As the film's title character, James Mooney (aka James Manzy) gives an all out bizarre performance. He never seems like a baby so much as a dazed adult, looking dreamily at his objects of affection. The first few times I watched this film, though, he was such a showstopper that I barely noticed how good the rest of the cast is. Along with Roman's scenery chewing performance, there's a nice turn from Anjanette Comer as the social worker who has mysterious designs on Baby. Roman's two daughters are played by Marianna Hill and Susanne Zenor, who add to the film's incongruous atmosphere. Hill was the sort of sultry '60s actress who appeared in everything from the Batman TV series to High Plains Drifter and Medium Cool. As Germaine, she gives off a campy lesbian vibe, even asking Comer if she'd like to go away for a weekend, just to get to know each other. Zenor, who was nearly cast in Suzanne Somers' role in Three's Company, spends most of the movie in a cheerleader's outfit. She may look like Lolita, but she's hell with a cattle prod.

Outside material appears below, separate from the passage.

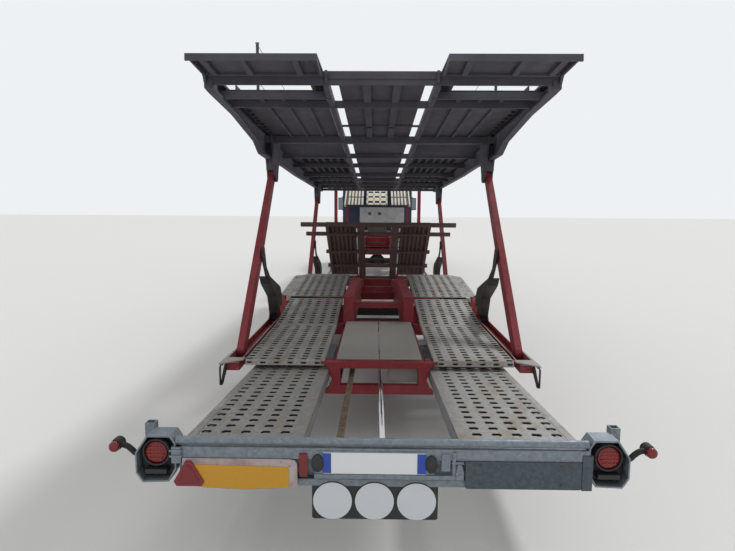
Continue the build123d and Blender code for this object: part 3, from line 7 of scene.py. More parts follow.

The film came and went quickly, barely making a blip on the radar back in '73. It occasionally surfaced on network television at odd hours, and in 1980 was treated to a showing at New York’s Thalia Theater, a 299-seat neighborhood movie house on Manhattan’s Upper West Side (if you’ve seen Annie Hall, it’s where Annie and Alvie go to see The Sorrow and The Pity). Richard F. Shepard, a Times writer dispatched to review the film's 1980 showing, described it as “a good story” but added that it was “too obvious, except in its surprise ending, to be first-rate, so we'll have to fall back on that bland non-chiller of an adjective, ‘interesting.’" Former Village Voice columnist Michael Musto was known for his twice monthly parties where friends would come over to watch campy old B-movies, of which The Baby was allegedly a favorite.